Japan released its 2011 defense report today, reiterating its claim to a chain of small islands (see map here) also claimed by South Korea.

The document comes a day after South Korea denied three Japanese lawmakers entry into the country. The three intended to visit Ulleung Island, the South Korean island closest to the disputed chain, known as the Dokdo Islands in South Korea and the Takeshima Islands in Japan. South Korean officials told the lawmakers that the visit could "trigger actions that would threaten public safety," the Japan Times reports.

The topic is so sensitive that even the talk of a visit launched protests in South Korea.

South Korea's Yonhap News Agency reports that the Japanese lawmakers' trip to Ulleung Island was seen as an attempt to bolster Japanese claims to the disputed island chain and that their entry was denied based on immigration laws that allow the government to ban people from entry who threaten the country's interests or public safety.

Yoshitaka Shindo of Japan's main opposition group, the Liberal Democratic Party, warned that turning away them away would become "a big diplomatic problem," according to the Japan Times. "Takeshima is Japanese territory," Mr. Shindo said at the airport. "Our positions are different and we need to talk to each other on the issue."

Japan has long claimed the islets as its own, but South Korea says they were returned to them after South Korea won independence from Japan in 1945. The feud was mostly dormant until this June, when Korean Air conducted a test flight of a new aircraft over the islets, according to CNN. Japan responded by banning its citizens from flying the airline.

Yonhap reports:

"The government's consistent and firm position is that Dokdo is our territory in terms of history, geography and international law," a ministry official told reporters on the condition of anonymity. "From this perspective, I deeply regret the fact that the Japanese government has again included unreasonable claims to Dokdo in this year's defense white paper, which are unhelpful to our bilateral relations."

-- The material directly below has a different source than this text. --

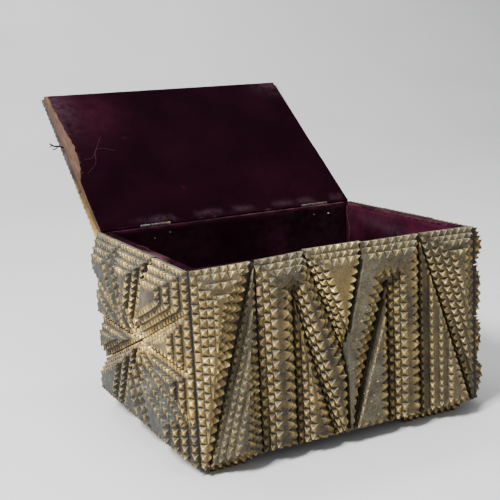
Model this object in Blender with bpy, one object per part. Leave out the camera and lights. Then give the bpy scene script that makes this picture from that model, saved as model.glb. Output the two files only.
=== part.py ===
"""Tramp art box: a hinged, velvet-lined wooden box covered with stacks of
notched wood layers.  Metres, +Z up.  The front looks along -Y.  The lid is
modelled standing open.  Origin: on the floor, in the middle of the whole
object's length and width as it stands with its lid open."""
import math

import bmesh
import bpy
from mathutils import Matrix, Vector

for old in list(bpy.data.objects):
    bpy.data.objects.remove(old, do_unlink=True)

MM = 0.001

# ---- driving dimensions (mm) ------------------------------------------------
BOX_W = 250.0          # carcass, along X
BOX_D = 192.2          # carcass, along Y
FOOT_H = 8.0           # floor to the underside of the bottom board
BODY_H = 146.2         # height of the ornament above FOOT_H
RIM_Z = 153.4          # top of the bare walls
WALL = 7.0             # wall boards
BASE = 6.0             # bottom board
GAP = 0.3              # clearance kept between separate pieces
VELVET = 1.0           # lining thickness
T_FRONT = 4.0          # thickness of one notched layer, front
T_END = 4.3            # thickness of one notched layer, ends
T_BACK = 4.0
T_LID = 4.0
END_BACK = 5.0         # the left end ornament runs this far past the back wall
LID_T = 6.0            # lid board
LID_LEFT, LID_RIGHT = -125.0, 128.5   # the lid board oversails the right wall a little
LID_FRONT = -91.6      # front edge of the closed lid board
BORDER_OVER = 3.0      # the lid's border runs this far past the board at both ends
SKEW_LEFT = 2.4        # its front corners sit a little to the right of square
SKEW_RIGHT = 2.6
BORDER_FRONT = 2.0     # and this far past its front edge
LID_OPEN = 142.7       # opening angle of the lid as modelled, degrees
AXIS_Y = 97.6          # hinge axis
AXIS_Z = 154.8
LID_Z = 156.3          # underside of the lid board when closed
HINGE_X = (-75.0, 88.0)
HINGE_L = 28.0
BARREL_R = 1.4
PIN_R = 0.6
BORE_R = 0.9
LEAF_T = 0.8
LEAF_H = 11.5

# the open lid reaches far behind the box, so the middle of the whole is behind
# the middle of the carcass
LID_REACH = AXIS_Y - (LID_FRONT - BORDER_FRONT - AXIS_Y) * -math.cos(math.radians(LID_OPEN)) \
    + (LID_Z + LID_T + T_LID - AXIS_Z) * math.sin(math.radians(LID_OPEN))
FRONT_REACH = -BOX_D / 2 - 4 * T_FRONT
MIDDLE_Y = (LID_REACH + FRONT_REACH) / 2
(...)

This year's defense paper repeats the same phrase that has been included since 2005, claiming that "the territorial issue of the Northern Territories and Takeshima, which are proper to Japan, remains in an unresolved state."

A former Korean ambassador to Japan says that the Japanese lawmakers' visit was a move meant to bolster their domestic political standing. The conservative opposition hopes to convince the Japanese public that the ruling party isn't tough enough to protect the country's interests in territorial disputes, the Korea Times reports.

A South Korean politician also sought to project himself as the strongest protector of his country's rights. The minister for special affairs, Lee Jae-oh, rumored to be running for president in the next election, visited Ulleung Island "to send an unmistakable message that Korea owns Dokdo."

While politicians in both countries posture over the dispute, the South Korean government has tried to keep the diplomatic row a quiet one out of concern that an angry or violent response would undermine their claims to Dokdo, according to the Korea Times.